Rivera, who closely studied 19 acquittals of military and police personnel in human rights cases tried by the Sala Penal Nacional, said he found an “alarming” willingness on the part of the judges to absolve the defendants based on what he called “questionable” arguments.

“In cases of forced disappearance, the judges ruled out eyewitness testimony by relatives of victims, arguing that their accounts were not objective,” Rivera said.

“And when the perpetrators of the crimes could not be identified because the armed forces refused to provide the names of the military personnel in question, the judges concluded that the murders had never happened,” he added.

“The validity of the Truth and Reconciliation Commission (2001-2003) report has also begun to be questioned, under the pretext that the information is erroneous — whenever doing so favours the accused, of course,” he said.

But in Rivera’s view, “the worst thing is that they don’t classify the incidents as crimes against humanity.”

Cano said some cases show that the government supports a “policy of impunity,” as reflected by Rey’s refusal to make the accused available to the courts.

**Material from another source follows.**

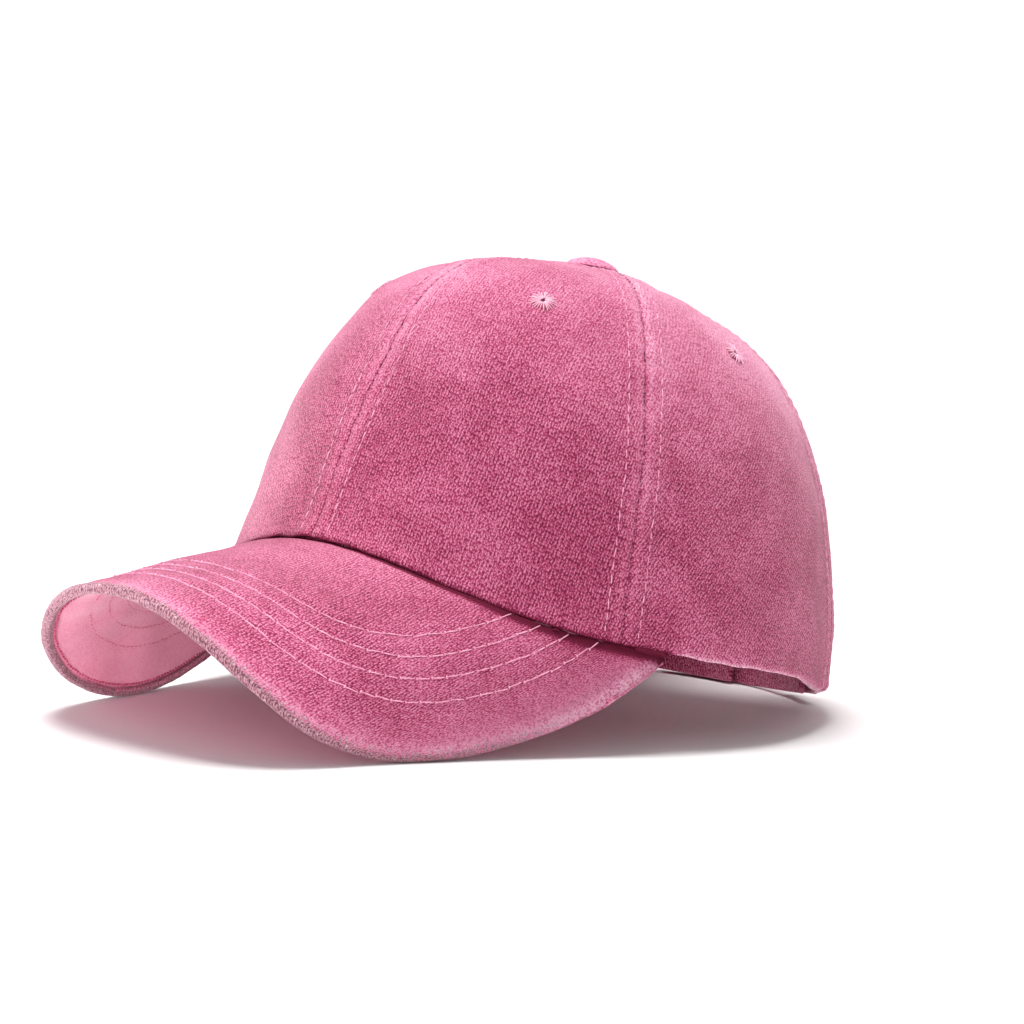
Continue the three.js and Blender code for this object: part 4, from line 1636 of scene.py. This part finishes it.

“Minister Rey refuses to hand over Lieutenant Carlos Morgan and Second Lieutenant José Luis Chávez, who detained Zenón Huamaní, Eleuterio Fernández, Napoleón Quispe, Onofredo Huamaní, Luis Amaru, Julio Arotoma and Honorata Oré — who was eight months pregnant — on Apr. 19, 1991,” she said, to illustrate.

“The victims were taken to the Huancapi military base, and never came out again.

“Rey asks us to be tolerant of that. Our response is that we are, and we will remain, intolerant of impunity,” Cano said.